The key processors here are:

memory_limiter — Always put this first. It prevents the Collector from crashing your node by OOM-killing when a burst of telemetry arrives. The 80/25 limits mean: start dropping data when memory exceeds 80% of the limit, and apply backpressure when a spike would push you 25% above the baseline usage.

k8sattributes — This is what makes Kubernetes observability actually useful. Without it, every log is just text with no context about which pod, deployment, or namespace generated it. With it, you automatically get k8s.pod.name, k8s.namespace.name, k8s.deployment.name, and more attached to every span, metric, and log line.

batch — Batching reduces the number of export requests and dramatically improves throughput to your backend. Don't skip it.

Step 4: Deploy the Gateway

The gateway receives aggregated telemetry from all agents, applies cluster-level processing, and exports to your backend:

apiVersion: opentelemetry.io/v1alpha1
kind: OpenTelemetryCollector
metadata:
  name: otel-gateway
  namespace: observability
spec:
  mode: deployment
  replicas: 2
  serviceAccount: otel-collector

  resources:
    limits:
      memory: 1Gi
      cpu: 500m
    requests:
      memory: 256Mi
      cpu: 100m

  config: |
    receivers:
      otlp:
        protocols:
          grpc:
            endpoint: 0.0.0.0:4317
          http:
            endpoint: 0.0.0.0:4318

    processors:
      memory_limiter:
        check_interval: 5s
        limit_percentage: 80
        spike_limit_percentage: 25

      batch:
        send_batch_size: 5000
        timeout: 10s
        send_batch_max_size: 10000

      # Optional: tail-based sampling for traces
      # probabilistic_sampler:
      #   sampling_percentage: 20

    exporters:
      otlphttp:
        endpoint: https://YOUR_BACKEND_ENDPOINT
        headers:
          Authorization: "Bearer ${BACKEND_API_KEY}"
        retry_on_failure:
          enabled: true
          initial_interval: 5s
          max_interval: 30s
          max_elapsed_time: 300s
        sending_queue:
          enabled: true
          num_consumers: 10
          queue_size: 1000

    service:
      pipelines:
        traces:
          receivers: [otlp]
          processors: [memory_limiter, batch]
          exporters: [otlphttp]
        metrics:
          receivers: [otlp]
          processors: [memory_limiter, batch]
          exporters: [otlphttp]
        logs:
          receivers: [otlp]
          processors: [memory_limiter, batch]
          exporters: [otlphttp]

Note the retry_on_failure and sending_queue configuration on the exporter. These are critical for production—without them, any blip in backend availability causes telemetry loss. The sending queue buffers data in memory while retrying, giving you a window of resilience.

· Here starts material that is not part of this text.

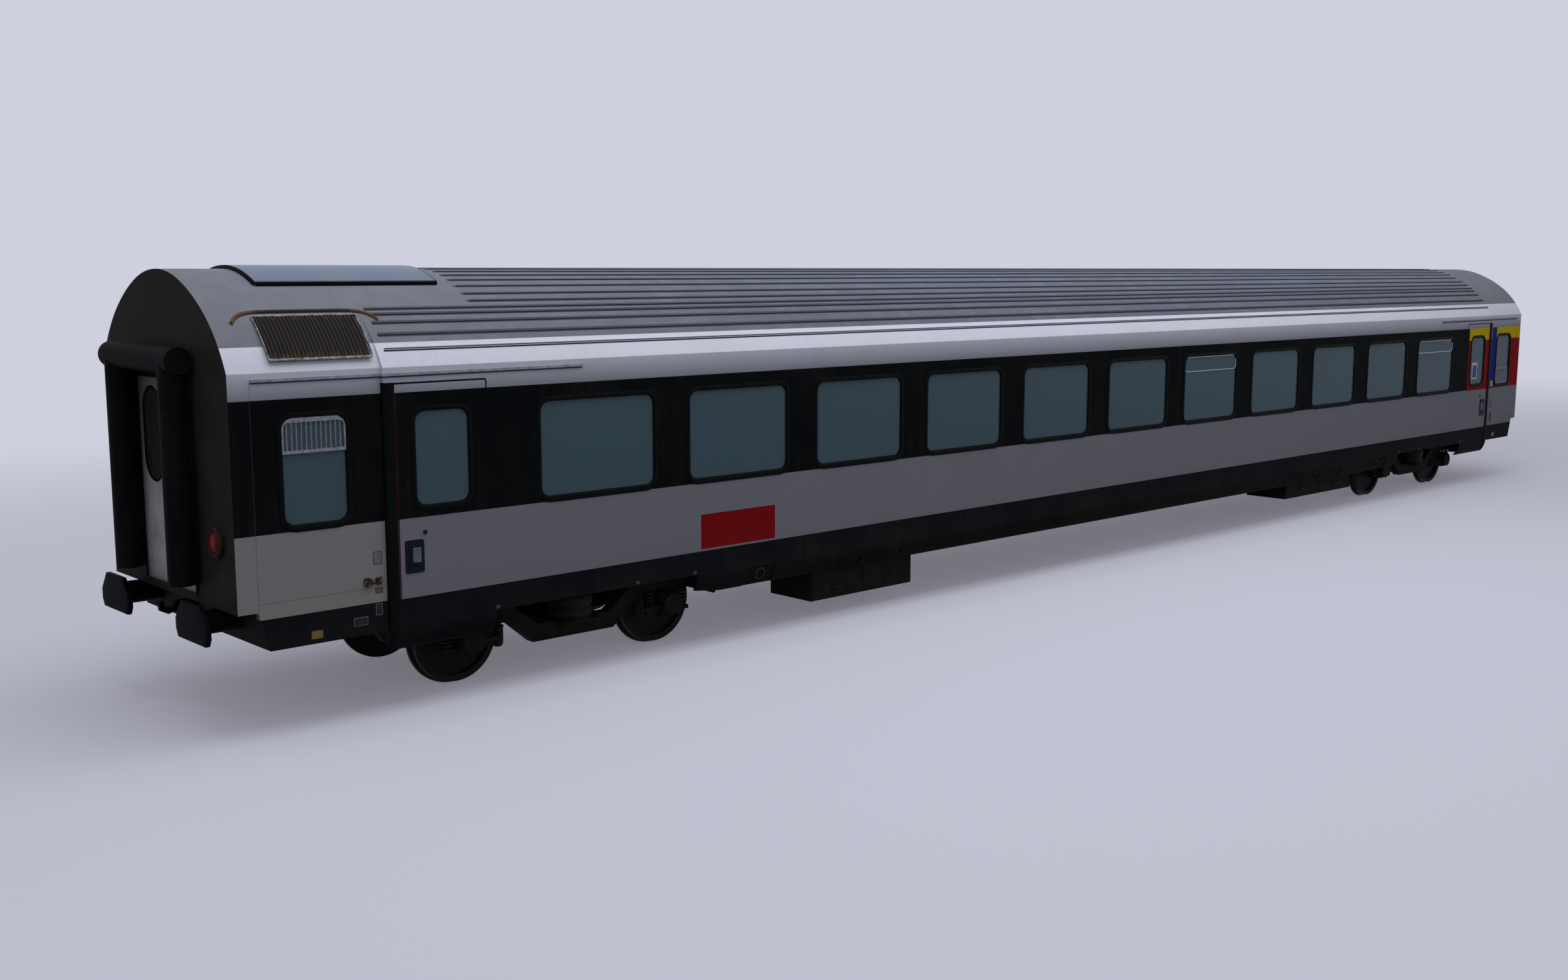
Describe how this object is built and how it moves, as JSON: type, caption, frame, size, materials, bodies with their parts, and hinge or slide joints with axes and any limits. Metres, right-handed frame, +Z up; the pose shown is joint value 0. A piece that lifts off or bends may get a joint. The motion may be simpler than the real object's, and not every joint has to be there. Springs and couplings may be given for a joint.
{
  "type": "railway passenger coach",
  "caption": "Long hollow railway passenger coach on two pivoting bogies, with corner entry doors, rubber gangways, sliding end doors and buffers at both ends.",
  "frame": {"origin": "middle of the coach at the level of the wheel flanges' tips, 28 mm below the rail head", "axes": "+X along the coach towards the far end, +Y to its left, +Z up"},
  "size_m": [26.942, 2.857, 4.1126],
  "materials": {
    "body_paint": "satin",
    "door_leaf_paint": "satin",
    "floor_cover": "matt",
    "frame_paint": "matt",
    "glass": "clear",
    "gutter_paint": "satin",
    "hatch_paint": "satin",
    "lamp_red": "gloss",
    "lining": "matt",
    "louvre_paint": "weathered",
    "roof_paint": "satin",
    "rubber": "matt",
    "seat_fabric": "woven",
    "skirt_paint": "satin",
    "spring_steel": "painted",
    "steel": "worn"
  },
  "bodies": {
    "carbody": {"air_tanks": "frame_paint", "buffers": "frame_paint", "ceiling": "lining", "door_gutters": "gutter_paint", "drawhooks": "frame_paint", "end_door_tracks": "frame_paint", "end_wall_far": "body_paint", "end_wall_near": "body_paint", "entry_door_far_left": "body_paint", "entry_door_far_right": "body_paint", "entry_door_glass": "glass", "entry_door_near_left": "body_paint", "entry_door_near_right": "body_paint", "entry_steps": "frame_paint", "floor": "floor_cover", "gangway_far": "rubber", "gangway_near": "rubber", "luggage_racks": "lining", "partitions": "body_paint", "roof": "roof_paint", "roof_hatch": "hatch_paint", "roof_louvre": "louvre_paint", "seats_left": "seat_fabric", "seats_right": "seat_fabric", "side_wall_left": "body_paint", "side_wall_right": "body_paint", "skirt_left": "skirt_paint", "skirt_right": "skirt_paint", "tail_lamps": "lamp_red", "underfloor_boxes": "frame_paint", "underframe": "frame_paint", "window_panes_left": "glass", "window_panes_right": "glass"},
    "bogie_near": {"air_springs_near": "rubber", "axle_boxes_near": "frame_paint", "bogie_frame_near": "frame_paint", "brake_units_near": "frame_paint", "primary_springs_near": "spring_steel"},
    "bogie_far": {"air_springs_far": "rubber", "axle_boxes_far": "frame_paint", "bogie_frame_far": "frame_paint", "brake_units_far": "frame_paint", "primary_springs_far": "spring_steel"},
    "end_door_near_left": {"end_door_glass_near_left": "glass", "end_door_near_left": "door_leaf_paint"},
    "end_door_near_right": {"end_door_glass_near_right": "glass", "end_door_near_right": "door_leaf_paint"},
    "end_door_far_left": {"end_door_far_left": "door_leaf_paint", "end_door_glass_far_left": "glass"},
    "end_door_far_right": {"end_door_far_right": "door_leaf_paint", "end_door_glass_far_right": "glass"},
    "wheelset_1": {"wheelset_1": "steel"},
    "wheelset_2": {"wheelset_2": "steel"},
    "wheelset_3": {"wheelset_3": "steel"},
    "wheelset_4": {"wheelset_4": "steel"}
  },
  "joints": [
    {"name": "bogie_near_yaw", "type": "hinge", "parent": "carbody", "child": "bogie_near", "pos_m": [-9.5, 0, 0.478], "axis": [0, 0, 1], "range_deg": [-4, 4]},
    {"name": "bogie_far_yaw", "type": "hinge", "parent": "carbody", "child": "bogie_far", "pos_m": [9.5, 0, 0.478], "axis": [0, 0, 1], "range_deg": [-4, 4]},
    {"name": "wheelset_1_spin", "type": "hinge", "parent": "bogie_near", "child": "wheelset_1", "pos_m": [-10.75, 0, 0.488], "axis": [0, 1, 0], "continuous": true},
    {"name": "wheelset_2_spin", "type": "hinge", "parent": "bogie_near", "child": "wheelset_2", "pos_m": [-8.25, 0, 0.488], "axis": [0, 1, 0], "continuous": true},
    {"name": "wheelset_3_spin", "type": "hinge", "parent": "bogie_far", "child": "wheelset_3", "pos_m": [8.25, 0, 0.488], "axis": [0, 1, 0], "continuous": true},
    {"name": "wheelset_4_spin", "type": "hinge", "parent": "bogie_far", "child": "wheelset_4", "pos_m": [10.75, 0, 0.488], "axis": [0, 1, 0], "continuous": true},
    {"name": "end_door_near_left_slide", "type": "slide", "parent": "carbody", "child": "end_door_near_left", "axis": [0, 1, 0], "range_m": [0, 0.55]},
    {"name": "end_door_near_right_slide", "type": "slide", "parent": "carbody", "child": "end_door_near_right", "axis": [0, -1, 0], "range_m": [0, 0.55]},
    {"name": "end_door_far_left_slide", "type": "slide", "parent": "carbody", "child": "end_door_far_left", "axis": [0, 1, 0], "range_m": [0, 0.55]},
    {"name": "end_door_far_right_slide", "type": "slide", "parent": "carbody", "child": "end_door_far_right", "axis": [0, -1, 0], "range_m": [0, 0.55]}
  ]
}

Step 5: Auto-Instrument Your Applications

Once the Collector infrastructure is in place, you can auto-instrument applications without changing their code using the Instrumentation custom resource:

apiVersion: opentelemetry.io/v1alpha1
kind: Instrumentation
metadata:
  name: otel-instrumentation
  namespace: my-app
spec:
  exporter:
    endpoint: http://otel-agent-collector.observability.svc.cluster.local:4318

  propagators:
    - tracecontext
    - baggage
    - b3

  sampler:
    type: parentbased_traceidratio
    argument: "0.1"   # Sample 10% of traces in production

  java:
    image: ghcr.io/open-telemetry/opentelemetry-operator/autoinstrumentation-java:latest
  python:
    image: ghcr.io/open-telemetry/opentelemetry-operator/autoinstrumentation-python:latest
  nodejs:
    image: ghcr.io/open-telemetry/opentelemetry-operator/autoinstrumentation-nodejs:latest
  dotnet:
    image: ghcr.io/open-telemetry/opentelemetry-operator/autoinstrumentation-dotnet:latest
  go:
    image: ghcr.io/open-telemetry/opentelemetry-operator/autoinstrumentation-go:latest

Then annotate your deployments to opt in:

annotations:
  instrumentation.opentelemetry.io/inject-java: "my-app/otel-instrumentation"
  # or for Python:
  instrumentation.opentelemetry.io/inject-python: "my-app/otel-instrumentation"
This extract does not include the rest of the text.